A president who cavorts in Jakarta does Western sensibilities no favors. Indonesia is after all a minor league representative of a new eastern economic order that is helping to generate massive shifts in international immigration patterns and religious preferences.
Chancellor Angela Merkl said as much a month ago in openly admitting the failure of postwar German multiculturalism: “We kidded ourselves a while, we said: ‘They won’t stay, sometime they will be gone,’ but this isn’t reality.”
Like it or not, the global reality is closer to “Pulang kampung, nih.” Merkl knows this.

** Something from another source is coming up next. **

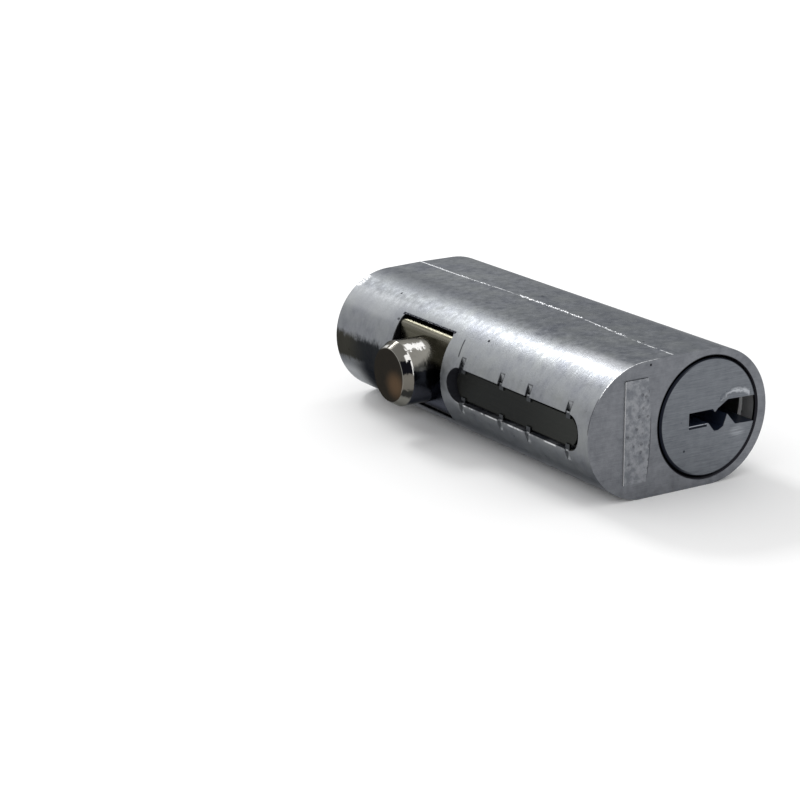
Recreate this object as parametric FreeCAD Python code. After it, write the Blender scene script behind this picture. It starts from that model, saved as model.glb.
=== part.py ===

To rescue the secular (and the state), France has outlawed Islamic dress in public. Balancing the slate, Italy has removed Catholic crucifixes from schools. But the state-religion cocktail has no one 21st-century taste. Foreignness varies by degrees. Integration remains voluble.
In parts of the United States, Obama’s sentences sounded like Satanic verses. The persistent debate about Obama’s past continues putting a ginger spin on the extraction of positives from anything foreign.
So does Obama’s humbling candor. “We are a very large, very wealthy, very powerful country,” he said in Seoul. “We have had outsized influence over world affairs for a century now. And you are now seeing a situation in which a whole host of other countries are doing very well and coming into their own, and naturally they are going to be more assertive in terms of their interests and ideas. And that’s a healthy thing.”
Healthy only for ecumenical realists. In truth, a global village can’t be seen as existing when slivers of its unifying text, spoken by a U.S. president, are dismissed as background noise.
Beware suspicion and an emphasis on differences, Obama said in Indonesia, reiterating a theme of his presidency. His antidote, as always, was his person, his presence, a mutt-style merging of culture and language that could be quintessentially American if Americans would only pledge to it outside election cycles. “Indonesia bagian dari diri saya [Indonesia is part of me],” he told the students, and they loved him for it.
But that’s not the norm. The man who can briefly feel at home in Jakarta is finding it hard to feel similarly in his own house. The mutt-love that brought Obama to the White House has yielded the baton to the more homegrown familiarity of restlessness and resentment. Both of which can do without Indonesian.